September 1, 2013

Proper fry pan throwing involves a secret recipe

Windsor Fair ladies go the distance, despite some problems getting a grip in the 80-plus-degree heat.

By MICHAEL SHEPHERD Kennebec Journal

WINDSOR - You'd think the Ladies Fry Pan Throwing Contest at the annual Windsor Fair is pretty simple, not requiring much technique or thought.

Jodi Lucas, 41, of Auburn competes in the Ladies Skillet Toss contest on Saturday at the Windsor Fair.
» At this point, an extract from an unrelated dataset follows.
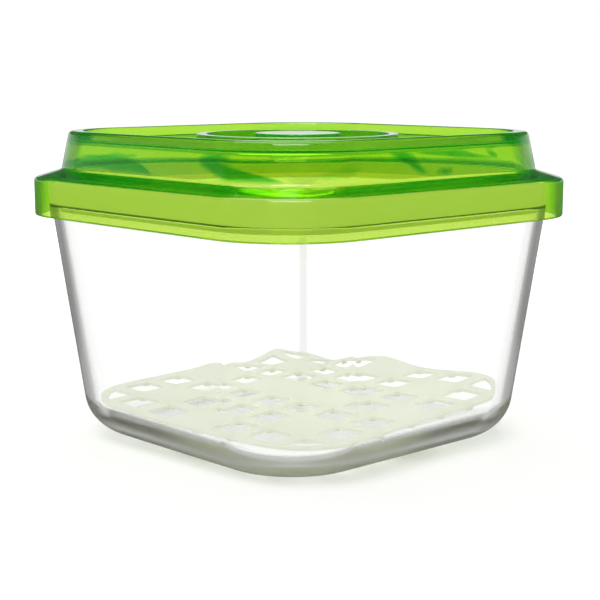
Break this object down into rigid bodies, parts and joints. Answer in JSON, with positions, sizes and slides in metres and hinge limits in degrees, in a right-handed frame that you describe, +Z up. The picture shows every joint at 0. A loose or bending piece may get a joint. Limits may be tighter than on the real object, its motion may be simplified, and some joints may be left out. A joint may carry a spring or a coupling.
{
  "type": "disinfectant jar",
  "caption": "Square tapered clear glass jar with rounded corners, a stepped see-through press-on lid with a soft seal, and a perforated lift-out mat that holds what is inside off the wet floor.",
  "frame": {"origin": "on the jar's vertical axis, at the level of the surface it stands on", "axes": "+Z up through the lid, +X and +Y square to two neighbouring sides"},
  "size_m": [0.1516, 0.1516, 0.1083],
  "materials": {
    "clear_glass": "clear pressed glass, polished",
    "green_plastic": "see-through green moulded plastic, glossy",
    "white_silicone": "soft white silicone, satin",
    "pale_soft_plastic": "frosted pale green flexible plastic"
  },
  "bodies": {
    "jar": {"glass_jar": "clear_glass"},
    "lid": {"lid_shell": "green_plastic", "lid_seal": "white_silicone"},
    "mat": {"drain_mat": "pale_soft_plastic"}
  },
  "joints": [
    {"name": "lid_lift", "type": "slide", "parent": "jar", "child": "lid", "axis": [0, 0, 1], "range_m": [0, 0.11]},
    {"name": "mat_lift", "type": "slide", "parent": "jar", "child": "mat", "axis": [0, 0, 1], "range_m": [0, 0.06]}
  ]
}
Joe Phelan/Kennebec Journal

But Ingrid Prikryl, 33, of Windsor, sitting with China residents Lori Hawk and Becky Hapgood after she won her age group Saturday afternoon with two throws adding up to about 69 feet, begs to differ.

"They leaked me the secret," the second-year participant said of Hawk and Hapgood.

Don't bother asking what the secret is, though. That's among the three of them.

All Hapgood -- 43 and the overall champion in 2011 -- would say is "rollers go out of bounds."

The contest doesn't have too many rules. There are four age groups and each woman gets to throw twice. The throws are measured for cumulative distance, minus the pans' distances from a center line on the course.

Contest organizer Karen Foster said the two nearly 2-pound steel skillets are custom-made in Fryeburg.

They cost $150 apiece, she said, but they're durable. The fair has used them in each of the five years that it has held the contest. Other fairs use cast iron, Foster said, but handles often break off because of the wear and tear.

If the pan rolls out of bounds or the thrower steps over the board at the front of the course, that throw is disqualified from the final total.

Kelly Keezer, 27, of South China found that out the hard way Saturday. Both of her throws rolled out of bounds.

Her friend Kelley Mullens, 27, of Windsor also underachieved, tossing the two pans more than 41 feet combined after a 55-foot-plus showing last year.

Both blamed the weather. It was above 80 degrees and sunny Saturday afternoon at the fair, and there was little shade around the course.

"You can't get the grip you usually get," Keezer said.

"It's hot," Mullens added. "You just don't have that energy."

Foster said 65 women participated in the event Saturday, down from 77 last year but in keeping with numbers from past years.

Keezer gave a clue as to why.

"It gets your frustration out, to an extent," she said. "I have a lot, but I still didn't do good."

But "the secret" worked wonders for Prikryl on Saturday. She won her age group by inches over Hapgood, who took second.

Then she nipped Hawk, 52, in the overall championship, winning the title of "grand champion," a trophy, ribbon and a $50 check.

"I got lucky," Prikryl said. "I sat with the right people."